List every line below containing "frame".

◆ **DATA PROVIDED**:
[Start]

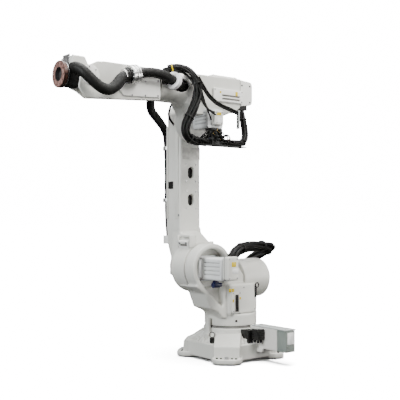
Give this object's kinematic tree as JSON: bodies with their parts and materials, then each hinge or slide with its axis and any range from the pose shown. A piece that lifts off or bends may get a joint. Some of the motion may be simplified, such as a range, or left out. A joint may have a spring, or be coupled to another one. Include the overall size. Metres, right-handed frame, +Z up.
{
  "type": "six-axis industrial robot arm",
  "caption": "Floor-standing articulated robot arm with a cast base, turning turret, lower arm, elbow housing, long forearm and a wrist with a round tool flange.",
  "frame": {"origin": "where axis 1, the turret's upright axis, meets the floor, under the middle of the four feet", "axes": "+Z up along axis 1, +X the way the forearm reaches at rest, +Y towards the side connection box"},
  "size_m": [2.2586, 1.1, 2.4436],
  "materials": {
    "white_paint": "warm light grey-white paint on cast iron and steel",
    "motor_paint": "cool light grey paint on cast aluminium",
    "sheet_grey": "grey painted sheet steel",
    "clamp_grey": "bare cast clamp rings",
    "dark_metal": "dark oiled steel and seals",
    "black_plastic": "black moulded plastic",
    "black_hose": "black hose and cable sheath",
    "blue_plastic": "dark blue moulded plug",
    "flange_steel": "machined flange with a rust-brown edge",
    "stop_rubber": "painted stop bracket"
  },
  "bodies": {
    "base": {"base_casting": "white_paint", "foot_pads": "dark_metal", "bearing_ring": "dark_metal", "stop_post": "white_paint", "side_box_cast": "white_paint", "side_box": "sheet_grey", "side_box_lid": "white_paint", "side_box_end": "sheet_grey", "base_connectors": "black_plastic", "strap_loop": "black_hose"},
    "turret": {"turret_casting": "white_paint", "service_panel": "white_paint", "shoulder_motor": "motor_paint", "shoulder_motor_box": "motor_paint", "motor_plug": "blue_plastic", "balancer": "white_paint", "rear_harness": "black_hose", "harness_gland": "black_plastic", "cable_hook": "black_plastic"},
    "lower_arm": {"lower_arm_casting": "white_paint", "arm_hubs": "dark_metal", "arm_end_cap": "white_paint", "arm_stop": "stop_rubber", "arm_clips": "clamp_grey", "arm_plate": "black_plastic", "hose_gland": "white_paint", "side_hose": "black_hose"},
    "upper_arm": {"elbow_housing": "white_paint", "rear_cover": "white_paint", "top_cover": "white_paint", "side_panel": "white_paint", "elbow_motor": "motor_paint", "elbow_motor_box": "motor_paint", "hose_ring": "clamp_grey", "elbow_bundle": "black_hose", "bundle_clip": "black_plastic", "connector_tray": "sheet_grey", "connector_block": "black_plastic", "rear_bundle": "black_hose", "rear_gland": "white_paint", "motor_leads": "black_hose", "lead_bracket": "sheet_grey", "upper_hose": "black_hose"},
    "forearm": {"forearm_casting": "white_paint", "forearm_sleeve": "dark_metal", "side_cover": "white_paint", "pivot_covers": "white_paint", "hose_clamp": "clamp_grey", "wrist_hose": "black_hose"},
    "wrist": {"wrist_casting": "white_paint", "wrist_neck": "dark_metal", "wrist_fin": "white_paint"},
    "flange": {"tool_flange": "flange_steel"}
  },
  "joints": [
    {"name": "axis_1", "type": "hinge", "parent": "base", "child": "turret", "pos_m": [0, 0, 0.3], "axis": [0, 0, 1], "range_deg": [-260, 80]},
    {"name": "axis_2", "type": "hinge", "parent": "turret", "child": "lower_arm", "pos_m": [0.32, 0, 0.78], "axis": [0, 1, 0], "range_deg": [-65, 85]},
    {"name": "axis_3", "type": "hinge", "parent": "lower_arm", "child": "upper_arm", "pos_m": [0.32, 0, 2.02], "axis": [0, -1, 0], "range_deg": [-70, 180], "deforming": ["side_hose"]},
    {"name": "axis_4", "type": "hinge", "parent": "upper_arm", "child": "forearm", "pos_m": [0.82, 0, 2.26], "axis": [1, 0, 0], "range_deg": [-300, 300], "deforming": ["upper_hose"]},
    {"name": "axis_5", "type": "hinge", "parent": "forearm", "child": "wrist", "pos_m": [1.4625, 0, 2.26], "axis": [0, 1, 0], "range_deg": [-120, 120], "deforming": ["wrist_hose"]},
    {"name": "axis_6", "type": "hinge", "parent": "wrist", "child": "flange", "pos_m": [1.6125, 0, 2.26], "axis": [1, 0, 0], "range_deg": [-360, 360]}
  ]
}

[End]

◆ **COMPLETE ANSWER**:
Give this object's kinematic tree as JSON: bodies with their parts and materials, then each hinge or slide with its axis and any range from the pose shown. A piece that lifts off or bends may get a joint. Some of the motion may be simplified, such as a range, or left out. A joint may have a spring, or be coupled to another one. Include the overall size. Metres, right-handed frame, +Z up.
  "frame": {"origin": "where axis 1, the turret's upright axis, meets the floor, under the middle of the four feet", "axes": "+Z up along axis 1, +X the way the forearm reaches at rest, +Y towards the side connection box"},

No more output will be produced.